Not getting your categories, keywords, tags sorted means you and your coworkers will have a hard time finding stuff back. It’s a major reason why many people keep their own little archive – to make sure the information that matters most to them, or even to their coworkers, won’t get lost.
What is content strategy?
Content strategy is a word from the realm of content marketing – just like search engine optimization (SEO). Content marketing is about how and when to bring your message to your audience.
Some basic content marketing questions are:
- What audiences do you want to attract?
- What does their customer journey look like?
- What kind of information do they need at various moments?

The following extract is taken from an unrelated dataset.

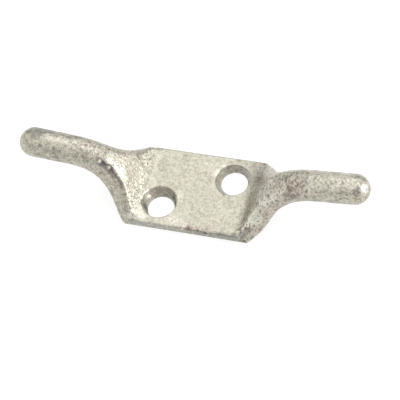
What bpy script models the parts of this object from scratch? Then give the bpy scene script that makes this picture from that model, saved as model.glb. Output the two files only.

Your content strategy is also about more fundamental issues, like defining what you will share at all and why (not). This means structuring what you have and planning what you don’t yet have.
The article “How to build online engagement with health care communities” makes clear that you should realize who you, the organization (or person) providing content to your audiences, are.
- What types of content you can offer to what audience flows from your organization’s identity – the roles you play in the careers and lives of your various audiences.
- Then there’s the topics you want to publish about – the services or products your organization offers. Which topics can you share with which audience?
How will content management help your content strategy?
Any decent kind of content management (using tags and the like) will help you take inventory of the content you’re already publishing. The first time you see your content inventory and your content strategy laid out side by side – what you have versus what you should have – you’ll probably find quite a few gaps in your published content. These gaps are the should haves you don’t have yet.
You may also find that your content management is fine in traditional (administrative) terms. Thinking ahead in order for your content to be found later on is part of content management. You may still need to look at your content (tags and all) and wonder: where is my customer? If you can’t find them, make sure you put them in.
Next step: use your new knowledge to fill in the content gaps
You now have a good view of your content landscape. Simply put, what you do next is: fill in the content gaps, add tags that make sense to you and to your audiences, and plan ahead to keep the flow of content going.